NORFOLK, Va. (WVEC)-- The clock is ticking, with seventeen days until the nation's next fiscal crisis.
Midnight on December 8th is when the current Continuing Resolution that's funding the government expires.
Instead of enacting a proper long-term appropriations bill, lawmakers appear poised to pass another stopgap Continuing Resolution.
This would keep the government operating, but that would also keep the military's financial plans in limbo for weeks or months.
That would have a detrimental impact on defense contractors like private shipyards, which are the lifeblood of the Hampton Roads economy.
"The uncertainty is terrible for the industry," said Bill Crow, President of the Virginia Ship Repair Association. " It's terrible for the government, it's terrible for the Navy. It's terrible all around, because anytime you're operating off a Continuing Resolution, you don't know what levels you can spend to for that year, and you're held to the previous years in regards to what you can spend."
Crow represents over 250 member companies with an economic impact in the Hampton Roads area of more than 60,000 jobs and $4.3 billion in employee earnings and benefits.
He says years of stopgap funding from Congress has harmed his member companies.

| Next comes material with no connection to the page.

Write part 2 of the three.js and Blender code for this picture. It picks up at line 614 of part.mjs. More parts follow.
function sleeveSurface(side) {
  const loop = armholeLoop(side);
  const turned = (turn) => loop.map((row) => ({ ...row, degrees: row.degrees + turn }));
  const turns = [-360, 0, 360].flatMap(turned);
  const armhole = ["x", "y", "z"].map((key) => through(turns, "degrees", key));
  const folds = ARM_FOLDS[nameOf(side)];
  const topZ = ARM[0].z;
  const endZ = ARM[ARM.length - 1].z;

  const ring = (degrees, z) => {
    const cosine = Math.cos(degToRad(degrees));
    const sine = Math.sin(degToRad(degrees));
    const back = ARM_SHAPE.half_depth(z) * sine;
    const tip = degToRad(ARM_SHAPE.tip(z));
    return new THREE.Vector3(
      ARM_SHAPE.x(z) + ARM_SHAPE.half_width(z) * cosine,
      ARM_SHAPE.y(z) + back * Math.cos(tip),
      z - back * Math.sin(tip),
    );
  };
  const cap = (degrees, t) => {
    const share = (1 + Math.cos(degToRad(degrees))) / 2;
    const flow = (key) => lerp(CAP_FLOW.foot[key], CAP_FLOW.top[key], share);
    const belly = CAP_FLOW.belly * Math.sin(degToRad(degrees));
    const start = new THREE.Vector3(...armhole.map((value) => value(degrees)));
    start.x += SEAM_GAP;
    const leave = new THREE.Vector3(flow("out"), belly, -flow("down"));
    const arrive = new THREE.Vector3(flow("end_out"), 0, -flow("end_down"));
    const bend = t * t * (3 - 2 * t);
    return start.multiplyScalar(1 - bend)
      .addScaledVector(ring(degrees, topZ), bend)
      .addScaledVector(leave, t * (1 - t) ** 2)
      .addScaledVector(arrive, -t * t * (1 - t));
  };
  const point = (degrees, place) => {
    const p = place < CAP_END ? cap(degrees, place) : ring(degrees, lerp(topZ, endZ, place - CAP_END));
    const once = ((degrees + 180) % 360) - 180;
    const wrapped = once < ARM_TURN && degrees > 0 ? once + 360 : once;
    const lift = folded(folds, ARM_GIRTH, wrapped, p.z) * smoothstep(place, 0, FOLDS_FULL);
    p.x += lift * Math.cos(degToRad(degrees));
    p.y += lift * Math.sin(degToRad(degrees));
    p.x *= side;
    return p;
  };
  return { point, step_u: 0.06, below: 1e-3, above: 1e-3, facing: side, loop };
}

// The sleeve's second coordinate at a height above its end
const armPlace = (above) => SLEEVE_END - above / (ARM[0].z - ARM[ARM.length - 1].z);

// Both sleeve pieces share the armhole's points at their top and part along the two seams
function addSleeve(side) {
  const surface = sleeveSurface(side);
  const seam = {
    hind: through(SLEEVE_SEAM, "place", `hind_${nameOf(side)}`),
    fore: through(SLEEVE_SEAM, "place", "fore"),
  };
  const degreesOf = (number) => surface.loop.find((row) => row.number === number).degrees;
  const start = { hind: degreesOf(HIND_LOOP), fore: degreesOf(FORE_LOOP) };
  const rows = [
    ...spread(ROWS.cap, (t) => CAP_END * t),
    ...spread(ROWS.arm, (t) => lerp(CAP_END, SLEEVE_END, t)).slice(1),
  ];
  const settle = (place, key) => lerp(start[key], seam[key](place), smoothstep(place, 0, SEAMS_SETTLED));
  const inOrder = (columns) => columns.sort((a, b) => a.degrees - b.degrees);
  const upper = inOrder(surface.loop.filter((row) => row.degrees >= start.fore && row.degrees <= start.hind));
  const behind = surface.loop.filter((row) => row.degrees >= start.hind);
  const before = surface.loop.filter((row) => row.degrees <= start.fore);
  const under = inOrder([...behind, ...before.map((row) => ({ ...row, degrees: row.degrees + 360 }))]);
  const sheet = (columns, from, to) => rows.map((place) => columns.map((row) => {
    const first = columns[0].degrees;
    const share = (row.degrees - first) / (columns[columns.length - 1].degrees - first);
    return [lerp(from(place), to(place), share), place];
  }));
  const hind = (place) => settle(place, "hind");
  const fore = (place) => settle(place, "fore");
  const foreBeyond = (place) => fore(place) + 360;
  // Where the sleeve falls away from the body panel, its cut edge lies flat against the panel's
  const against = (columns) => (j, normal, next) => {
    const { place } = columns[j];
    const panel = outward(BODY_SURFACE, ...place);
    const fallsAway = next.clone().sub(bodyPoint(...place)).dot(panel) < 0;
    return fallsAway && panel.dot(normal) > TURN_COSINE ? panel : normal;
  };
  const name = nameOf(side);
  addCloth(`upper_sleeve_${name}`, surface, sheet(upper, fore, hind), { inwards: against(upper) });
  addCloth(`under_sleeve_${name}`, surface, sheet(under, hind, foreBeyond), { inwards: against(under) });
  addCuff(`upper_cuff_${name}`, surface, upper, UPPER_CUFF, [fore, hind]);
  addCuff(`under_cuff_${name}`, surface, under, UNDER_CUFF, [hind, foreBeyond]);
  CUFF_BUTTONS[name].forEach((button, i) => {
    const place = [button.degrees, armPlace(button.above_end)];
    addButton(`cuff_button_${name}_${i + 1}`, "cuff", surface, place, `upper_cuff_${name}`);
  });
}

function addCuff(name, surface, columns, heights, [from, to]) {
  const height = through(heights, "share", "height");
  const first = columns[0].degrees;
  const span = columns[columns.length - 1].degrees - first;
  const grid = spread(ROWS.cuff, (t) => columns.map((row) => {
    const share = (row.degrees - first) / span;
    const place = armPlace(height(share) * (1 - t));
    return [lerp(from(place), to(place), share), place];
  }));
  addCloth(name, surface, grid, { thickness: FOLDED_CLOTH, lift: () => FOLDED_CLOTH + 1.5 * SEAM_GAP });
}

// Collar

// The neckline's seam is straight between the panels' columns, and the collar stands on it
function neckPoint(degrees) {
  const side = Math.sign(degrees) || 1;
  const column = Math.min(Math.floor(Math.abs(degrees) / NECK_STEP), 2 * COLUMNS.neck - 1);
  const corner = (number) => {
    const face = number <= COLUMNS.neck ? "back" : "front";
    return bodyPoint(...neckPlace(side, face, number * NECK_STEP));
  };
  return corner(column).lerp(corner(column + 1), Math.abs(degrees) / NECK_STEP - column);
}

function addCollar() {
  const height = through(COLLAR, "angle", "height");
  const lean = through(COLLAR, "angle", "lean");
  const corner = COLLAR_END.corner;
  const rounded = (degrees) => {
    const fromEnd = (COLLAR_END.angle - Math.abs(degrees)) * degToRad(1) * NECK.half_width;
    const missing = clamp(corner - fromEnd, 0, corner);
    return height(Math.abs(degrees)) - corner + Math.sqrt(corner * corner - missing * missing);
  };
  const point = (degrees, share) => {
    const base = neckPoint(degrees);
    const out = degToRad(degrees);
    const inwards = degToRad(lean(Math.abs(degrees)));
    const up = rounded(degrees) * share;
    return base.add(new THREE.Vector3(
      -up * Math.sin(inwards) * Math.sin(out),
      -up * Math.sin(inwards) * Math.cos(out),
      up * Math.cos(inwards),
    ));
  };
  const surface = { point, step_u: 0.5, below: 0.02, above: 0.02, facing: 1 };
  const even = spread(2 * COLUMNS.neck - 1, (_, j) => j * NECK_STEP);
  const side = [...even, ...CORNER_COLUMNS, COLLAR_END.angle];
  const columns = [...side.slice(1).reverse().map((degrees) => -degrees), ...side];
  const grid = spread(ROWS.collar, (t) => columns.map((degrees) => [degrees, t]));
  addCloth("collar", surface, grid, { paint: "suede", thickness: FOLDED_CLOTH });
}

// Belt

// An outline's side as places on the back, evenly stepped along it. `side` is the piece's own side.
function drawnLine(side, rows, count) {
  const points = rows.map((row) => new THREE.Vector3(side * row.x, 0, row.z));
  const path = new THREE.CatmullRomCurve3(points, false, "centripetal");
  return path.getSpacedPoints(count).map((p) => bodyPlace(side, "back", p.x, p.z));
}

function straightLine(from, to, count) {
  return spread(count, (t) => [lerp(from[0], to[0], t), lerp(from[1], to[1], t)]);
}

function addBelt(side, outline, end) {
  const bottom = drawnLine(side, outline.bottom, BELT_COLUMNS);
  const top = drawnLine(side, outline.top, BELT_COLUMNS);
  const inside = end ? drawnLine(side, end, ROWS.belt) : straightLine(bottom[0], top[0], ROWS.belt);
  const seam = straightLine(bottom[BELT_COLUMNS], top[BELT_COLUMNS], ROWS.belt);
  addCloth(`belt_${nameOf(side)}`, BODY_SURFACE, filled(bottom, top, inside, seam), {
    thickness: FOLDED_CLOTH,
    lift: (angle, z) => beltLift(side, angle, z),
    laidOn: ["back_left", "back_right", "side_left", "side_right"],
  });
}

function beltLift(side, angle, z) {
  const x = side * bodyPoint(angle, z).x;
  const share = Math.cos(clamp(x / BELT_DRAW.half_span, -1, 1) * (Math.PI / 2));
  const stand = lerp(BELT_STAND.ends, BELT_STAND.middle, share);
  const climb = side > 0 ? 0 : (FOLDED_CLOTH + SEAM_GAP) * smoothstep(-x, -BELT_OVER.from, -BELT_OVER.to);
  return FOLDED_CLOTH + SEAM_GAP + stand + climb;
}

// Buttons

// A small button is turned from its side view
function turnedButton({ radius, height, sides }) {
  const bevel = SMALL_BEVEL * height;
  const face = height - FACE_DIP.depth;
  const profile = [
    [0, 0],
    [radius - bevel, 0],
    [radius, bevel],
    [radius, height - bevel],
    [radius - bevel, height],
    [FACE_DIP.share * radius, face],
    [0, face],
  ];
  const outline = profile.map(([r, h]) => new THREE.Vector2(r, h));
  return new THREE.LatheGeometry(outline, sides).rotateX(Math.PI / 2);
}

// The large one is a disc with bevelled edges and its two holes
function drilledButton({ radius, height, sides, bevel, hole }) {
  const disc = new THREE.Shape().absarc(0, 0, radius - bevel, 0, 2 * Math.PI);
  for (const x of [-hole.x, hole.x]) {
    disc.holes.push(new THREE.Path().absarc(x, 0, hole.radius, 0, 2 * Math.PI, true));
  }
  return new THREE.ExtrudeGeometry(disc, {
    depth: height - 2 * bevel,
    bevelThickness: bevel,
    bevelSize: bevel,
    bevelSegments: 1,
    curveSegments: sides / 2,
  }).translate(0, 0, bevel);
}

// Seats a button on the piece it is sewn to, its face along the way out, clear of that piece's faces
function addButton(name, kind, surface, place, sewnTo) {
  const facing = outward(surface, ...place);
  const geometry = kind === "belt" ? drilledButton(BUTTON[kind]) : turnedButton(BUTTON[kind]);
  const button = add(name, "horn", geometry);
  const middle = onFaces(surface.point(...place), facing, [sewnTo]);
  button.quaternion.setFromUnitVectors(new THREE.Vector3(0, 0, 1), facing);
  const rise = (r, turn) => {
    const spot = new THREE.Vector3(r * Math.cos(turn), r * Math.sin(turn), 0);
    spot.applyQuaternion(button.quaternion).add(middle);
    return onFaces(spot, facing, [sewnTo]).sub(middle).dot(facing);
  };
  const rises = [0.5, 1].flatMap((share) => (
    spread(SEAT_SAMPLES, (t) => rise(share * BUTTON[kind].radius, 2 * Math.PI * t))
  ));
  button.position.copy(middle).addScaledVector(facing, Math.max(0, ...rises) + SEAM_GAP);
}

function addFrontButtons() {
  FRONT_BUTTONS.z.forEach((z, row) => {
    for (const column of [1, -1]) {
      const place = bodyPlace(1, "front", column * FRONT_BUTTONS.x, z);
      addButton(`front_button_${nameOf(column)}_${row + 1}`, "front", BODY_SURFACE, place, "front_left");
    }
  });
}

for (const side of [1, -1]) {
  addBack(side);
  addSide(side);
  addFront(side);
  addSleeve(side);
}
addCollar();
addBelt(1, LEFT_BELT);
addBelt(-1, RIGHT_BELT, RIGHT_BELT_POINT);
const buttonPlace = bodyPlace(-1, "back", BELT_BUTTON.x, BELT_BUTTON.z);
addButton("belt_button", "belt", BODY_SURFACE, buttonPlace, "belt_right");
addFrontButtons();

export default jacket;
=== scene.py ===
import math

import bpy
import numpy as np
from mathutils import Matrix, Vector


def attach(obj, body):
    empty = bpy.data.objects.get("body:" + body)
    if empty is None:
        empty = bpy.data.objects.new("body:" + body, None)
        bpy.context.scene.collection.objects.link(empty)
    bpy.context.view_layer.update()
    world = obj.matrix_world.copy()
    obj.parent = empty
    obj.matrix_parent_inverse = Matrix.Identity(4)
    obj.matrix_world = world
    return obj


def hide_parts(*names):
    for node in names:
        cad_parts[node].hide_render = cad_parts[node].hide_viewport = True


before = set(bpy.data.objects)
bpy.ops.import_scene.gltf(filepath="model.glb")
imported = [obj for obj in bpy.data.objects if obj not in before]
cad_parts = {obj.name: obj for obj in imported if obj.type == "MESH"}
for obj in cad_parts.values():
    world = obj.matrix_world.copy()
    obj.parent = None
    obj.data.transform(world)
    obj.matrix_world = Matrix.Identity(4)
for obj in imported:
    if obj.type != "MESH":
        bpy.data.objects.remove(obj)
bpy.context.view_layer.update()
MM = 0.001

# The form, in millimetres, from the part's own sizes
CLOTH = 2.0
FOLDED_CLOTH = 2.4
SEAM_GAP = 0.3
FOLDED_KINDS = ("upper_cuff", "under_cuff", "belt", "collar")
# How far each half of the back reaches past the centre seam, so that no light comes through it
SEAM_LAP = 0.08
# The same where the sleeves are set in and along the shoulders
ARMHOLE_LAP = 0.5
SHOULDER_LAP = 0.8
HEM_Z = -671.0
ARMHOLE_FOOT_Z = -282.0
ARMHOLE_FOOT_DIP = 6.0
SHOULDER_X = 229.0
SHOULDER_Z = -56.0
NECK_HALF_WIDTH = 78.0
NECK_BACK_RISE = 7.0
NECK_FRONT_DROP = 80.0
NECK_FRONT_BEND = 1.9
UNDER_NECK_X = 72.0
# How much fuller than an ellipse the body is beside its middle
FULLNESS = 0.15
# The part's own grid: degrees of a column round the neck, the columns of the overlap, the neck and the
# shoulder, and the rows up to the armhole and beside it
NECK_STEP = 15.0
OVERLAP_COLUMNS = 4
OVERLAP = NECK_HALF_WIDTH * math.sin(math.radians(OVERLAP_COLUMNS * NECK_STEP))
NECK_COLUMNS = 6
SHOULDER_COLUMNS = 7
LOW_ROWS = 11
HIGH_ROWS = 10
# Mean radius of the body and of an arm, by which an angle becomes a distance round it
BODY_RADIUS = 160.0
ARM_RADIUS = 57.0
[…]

"The problem comes into how long the next CR is going to last," he said. "Because the longer it last, the more uncertainty is built into things, the more the Navy has to live with not knowing what their levels are. And at that point, postponing maintenance availabilities that would occur, or, possibly, canceling hem because they don't know that the money is going to be made available to them."
Virginia's two U.S. Senators, Democrats Mark Warner and Tim Kaine, as well as all four members of the Hampton Roads House delegations--Republicans Rob Witman and Scott Taylor, and, Democrats Bobby Scott and Donald McEachin-- have told 13 News Now they oppose yet another Continuing Resolution. They are hopeful that a long term appropriations bill would be passed.